Michael Lawrence, who was dramatically sacked by the Exchange in early January, said the market-makers ganged up on him to prevent a professional, powerful exchange emerging.

He told the Treasury and Civil Service Committee that proposed radical reforms to the way shares are trading in London, must go ahead or the Exchange would not surrive. The changes would mean introducing anorder- driven system to replace the traditional mechanism based on the prices quoted by the market-makers.

"I don't think the coup was directed against order matching, but against control, and there was no doubt I was building a management of control. We were building a strong exchange."

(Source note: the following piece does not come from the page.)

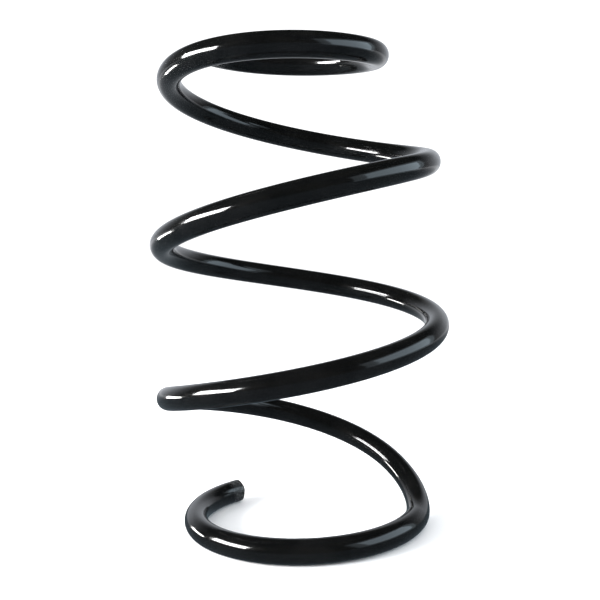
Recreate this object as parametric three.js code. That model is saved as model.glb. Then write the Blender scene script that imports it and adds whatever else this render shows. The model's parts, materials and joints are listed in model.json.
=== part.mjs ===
// Coil spring for a car's front strut: one round steel wire wound into about
// four right-handed turns. The lower end coil lies flat, the body bulges like
// a barrel, and a smaller coil closes the top.
//
// Millimetres, +Z up. The origin is in the middle of the spring's footprint, in
// the plane that the lower end coil stands on.
//
// A coil spring works by twisting its wire. The wire is modelled in lengths
// that meet face to face, and each length turns against the next about the
// wire's own centreline, so the wire stays smooth as the spring is pressed.
import * as THREE from 'three';

// ---- driving dimensions ----
const wireDiameter = 13;
const freeHeight = 270; // unloaded, from the seat plane to the top of the wire
const lowerEndRadius = 60; // radii are from the axis to the wire's centreline
const bodyRadius = 75.6;
const upperEndRadius = 45.4;
const totalTurns = 4.06;
const startAngle = 129.7; // degrees from +X to the lower cut end
const coilAxis = { x: -2.5, y: 0.6 };
const flatTurns = 0.6; // the part of the lower end coil that lies on the seat

// Height of the wire's centreline above the flat part, turn by turn. Only the
// shares matter: the heights are scaled to the free height.
const riseStations = [
  [flatTurns, 0], [0.75, 18.4], [1, 53.4], [1.25, 76], [1.5, 95.8], [1.75, 114.7], [2, 135.7],
  [2.25, 159.5], [2.5, 183], [2.75, 199.6], [3, 224.8], [3.25, 242.6], [3.5, 244.8],
  [3.75, 250.1], [totalTurns, 256.5],
];

// Radius of the coil, turn by turn: the share of the way out from an end coil's
// radius to the body's. The top coil opens again a little towards its end.
const fromLower = (share) => lowerEndRadius + share * (bodyRadius - lowerEndRadius);
const fromUpper = (share) => upperEndRadius + share * (bodyRadius - upperEndRadius);
const radiusStations = [
  [0, fromLower(0)], [0.5, fromLower(0)], [0.75, fromLower(0.48)], [1, fromLower(0.63)],
  [1.25, fromLower(0.78)], [1.5, bodyRadius], [1.75, fromUpper(0.98)], [2, fromUpper(0.865)],
  [2.25, fromUpper(0.85)], [2.5, fromUpper(0.915)], [2.75, fromUpper(0.88)],
  [3, fromUpper(0.71)], [3.25, fromUpper(0.5)], [3.5, fromUpper(0.18)], [3.75, upperEndRadius],
  [totalTurns, fromUpper(0.15)],
];

// ---- how the wire is divided ----
const lowerEndTurns = 0.625; // length of wire that stays still on the lower seat
const upperEndTurns = 0.81; // length of wire that moves as one with the upper seat
const activeLengths = 21;
const lowerEndLengths = 5;
const upperEndLengths = 6;
const faceGap = 0.3; // between two lengths' end faces
const sectionSides = 12;
const stepTurns = 1 / 64;

const steelBlack = { color: 0x0c0d0f, roughness: 0.22, metalness: 0.1 };

// A smooth curve through stations of [turns, value]: level before the first
// station, and free to run straight at the last.
function curveThrough(stations) {
  const last = stations.length - 1;
  const width = (i) => stations[i + 1][0] - stations[i][0];
  const chord = (i) => (stations[i + 1][1] - stations[i][1]) / width(i);
  const diagonal = [1];
  const upper = [0];
  const right = [0];
  for (let i = 1; i < last; i++) {
    const below = 1 / width(i - 1);
    upper.push(1 / width(i));
    diagonal.push(2 * (below + upper[i]) - below * upper[i - 1] / diagonal[i - 1]);
    right.push(3 * (chord(i - 1) * below + chord(i) * upper[i])
      - below * right[i - 1] / diagonal[i - 1]);
  }
  const slopes = new Array(last + 1);
  slopes[last] = (3 * chord(last - 1) - right[last - 1] / diagonal[last - 1])
    / (2 - upper[last - 1] / diagonal[last - 1]);
  for (let i = last - 1; i >= 0; i--) {
    slopes[i] = (right[i] - upper[i] * slopes[i + 1]) / diagonal[i];
  }
  return (turns) => {
    if (turns <= stations[0][0]) return stations[0][1];
    let i = 0;
    while (i < last - 1 && turns > stations[i + 1][0]) i++;
    const u = (turns - stations[i][0]) / width(i);
    return stations[i][1] * (1 + 2 * u) * (1 - u) ** 2
      + slopes[i] * width(i) * u * (1 - u) ** 2
      + stations[i + 1][1] * u ** 2 * (3 - 2 * u)
      + slopes[i + 1] * width(i) * u ** 2 * (u - 1);
  };
}

const riseAt = curveThrough(riseStations);
const riseScale = (freeHeight - wireDiameter) / riseAt(totalTurns);
const radiusAt = curveThrough(radiusStations);

function awayFromAxis(turns) {
  const angle = THREE.MathUtils.degToRad(startAngle) + 2 * Math.PI * turns;
  return new THREE.Vector3(Math.cos(angle), Math.sin(angle), 0);
}

function wireCentre(turns) {
  const height = wireDiameter / 2 + riseScale * riseAt(turns);
  return new THREE.Vector3(coilAxis.x, coilAxis.y, height)
    .addScaledVector(awayFromAxis(turns), radiusAt(turns));
}

const nearby = 1e-4; // turns
const centreSpeed = (turns) =>
  wireCentre(turns + nearby).distanceTo(wireCentre(turns - nearby)) / (2 * nearby);

// One length of the centreline. Its frames keep the section's x axis pointing
// away from the coil's axis, so the sections of two lengths match where they meet.
class WireLength extends THREE.Curve {
  constructor(fromTurns, toTurns) {
    super();
    this.fromTurns = fromTurns;
    this.toTurns = toTurns;
  }

  turnsAt(t) {
    return this.fromTurns + (this.toTurns - this.fromTurns) * t;
  }

  getPoint(t) {
    return wireCentre(this.turnsAt(t));
  }

  getSpacedPoints(steps) {
    return this.getPoints(steps);
  }

  computeFrenetFrames(steps) {
    const frames = { tangents: [], normals: [], binormals: [] };
    for (let i = 0; i <= steps; i++) {
      const turns = this.turnsAt(i / steps);
      const along = wireCentre(turns + nearby).sub(wireCentre(turns - nearby)).normalize();
      const outward = awayFromAxis(turns);
      outward.addScaledVector(along, -outward.dot(along)).normalize();
      frames.tangents.push(along);
      frames.normals.push(outward);
      frames.binormals.push(new THREE.Vector3().crossVectors(along, outward));
    }
    return frames;
  }
}

// A regular polygon around the round wire, with one flat facing down and one up.
function wireSection() {
  const cornerRadius = wireDiameter / 2 / Math.cos(Math.PI / sectionSides);
  const section = new THREE.Shape();
  for (let side = 0; side < sectionSides; side++) {
    const angle = (side + 0.5) * 2 * Math.PI / sectionSides;
    const x = cornerRadius * Math.cos(angle);
    const y = cornerRadius * Math.sin(angle);
    if (side === 0) section.moveTo(x, y);
    else section.lineTo(x, y);
  }
  section.closePath();
  return section;
}

const spring = new THREE.Group();
const section = wireSection();

function addWire(name, fromTurns, toTurns) {
  const isFirst = fromTurns === 0;
  const isLast = toTurns === totalTurns;
  const start = isFirst ? 0 : fromTurns + faceGap / 2 / centreSpeed(fromTurns);
  const end = isLast ? totalTurns : toTurns - faceGap / 2 / centreSpeed(toTurns);
  const geometry = new THREE.ExtrudeGeometry(section, {
    steps: Math.round((toTurns - fromTurns) / stepTurns),
    extrudePath: new WireLength(start, end),
  });
  const mesh = new THREE.Mesh(geometry, new THREE.MeshStandardMaterial(steelBlack));
  mesh.name = name;
  spring.add(mesh);
}

// Adds a run of equal lengths between two places on the wire.
function addRun(name, count, fromTurns, toTurns) {
  const cutAt = (i) => (i === count ? toTurns : fromTurns + (toTurns - fromTurns) * i / count);
  for (let i = 0; i < count; i++) {
    addWire(`${name}_${String(i + 1).padStart(2, '0')}`, cutAt(i), cutAt(i + 1));
  }
}

const activeStart = lowerEndTurns;
const activeEnd = totalTurns - upperEndTurns;
addRun('lower_end_coil', lowerEndLengths, 0, activeStart);
addRun('active_wire', activeLengths, activeStart, activeEnd);
addRun('upper_end_coil', upperEndLengths, activeEnd, totalTurns);

export default spring;
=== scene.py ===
# Coil spring for a car's front strut, in gloss black coated steel, on a pale floor.
# The wire is built in lengths that ride on the frame's bodies and meet cut to cut.
import json
import math
import bpy
import numpy as np
from mathutils import Matrix, Vector


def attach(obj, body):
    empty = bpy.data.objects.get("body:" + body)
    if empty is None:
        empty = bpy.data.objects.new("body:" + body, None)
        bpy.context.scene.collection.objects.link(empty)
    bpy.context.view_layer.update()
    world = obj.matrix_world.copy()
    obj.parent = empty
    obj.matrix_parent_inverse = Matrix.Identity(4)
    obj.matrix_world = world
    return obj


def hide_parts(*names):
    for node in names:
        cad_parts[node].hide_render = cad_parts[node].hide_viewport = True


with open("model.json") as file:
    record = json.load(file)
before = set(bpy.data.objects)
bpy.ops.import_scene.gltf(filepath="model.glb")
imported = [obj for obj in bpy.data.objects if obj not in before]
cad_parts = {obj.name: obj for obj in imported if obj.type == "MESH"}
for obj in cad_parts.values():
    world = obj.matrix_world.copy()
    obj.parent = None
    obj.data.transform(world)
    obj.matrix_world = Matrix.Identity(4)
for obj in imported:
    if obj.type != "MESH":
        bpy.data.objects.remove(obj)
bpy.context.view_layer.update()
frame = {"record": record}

# metres and degrees; turns are counted along the wire from its lower cut end
spring = {
    "wireDiameter": 0.013,
    "freeHeight": 0.270,
    "lowerEndRadius": 0.060,      # radii run to the wire's centreline
    "bodyRadius": 0.0756,
    "upperEndRadius": 0.0454,
    "totalTurns": 4.06,
    "startAngle": 129.7,
    "axis": (-0.0025, 0.0006),    # where the coil's axis stands
    "flatTurns": 0.6,             # wire that lies on the seat
    "lowerEndTurns": 0.625,       # wire that stays still with the lower seat
    "upperEndTurns": 0.81,        # wire that moves with the upper seat
    "activeLengths": 21,
    "jointGap": 0.00002,          # between two lengths, so that they can turn
    "insideBy": 0.00007,          # keeps the finer surface inside the solids' box
    "sides": 64,                  # round the wire
    "stepTurns": 1 / 200,         # along the wire
}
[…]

Describing himself as a cautious reformer, who for the first time was asking the Exchange's users what they wanted, Mr Lawrence said the real issue upsettng the market makers was control. "We were moving away from the club to a professionally managed business, and that was the problem."

He said: "If I were Merrill Lynch or BZW, running over 30 per cent of the equity market, I would want to protect my patch. Their position was perfectly reasonable, but it does not mean they should be the only voice."

Mr Lawrence, who received a sympathetic hearing from the MPs, said there was broad support in the market for a move to an order-based system, which was common in all other international financial centres. He also had the support of the Treasury and the Bank of England for a consultation process which the Stock Exchange had agreed to conduct.

Despite this favourable market sentiment, Mr Lawrence said the two leading market makers, supported by Nicholas Very of SBC Warburg, moved to get rid of him. "I think events demonstrated that a stock exchange chief executive takes his life in his hands if he stands up to them. Maybe they wished to demonstrate this."

Mr Lawrence claimed the Exchange chairman, John Kemp-Welch had told him: "Every time the market makers take a decision they get it wrong. We must not let them decide this."

Shortly afterwards he fired Mr Lawrence. "He was feeling the pressure," Mr Lawrence said.

If the Exchange remains tied to the quote-driven system Mr Lawrence said, "I don't believe it will survive." He also said it must also move to management by professional executives running the exchange with shareholders and all potential users.

Mr Lawrence was fired in early January on the grounds that he had lost the confidence of the board. Members complained of a lack of consultation, and controversial executive decisions. Mr Lawrence is close to finalising a pay-off believed to be in the region of pounds 600,000 to 700,000.

He described a growing rift, especially with BZW, which "did not like the concept of a full-time executive managment at the Exchange. The board meeting last November which decided to go ahead with the consultation on the order- driven reforms was a watershed.

"Suddenly they woke up to the fact they were dealing with a new exchange and they moved to stop it. The method with which they sought to reassert their control is not perspicacious for the future," he said, adding that the exchange will find it hard to attract a new chief executive.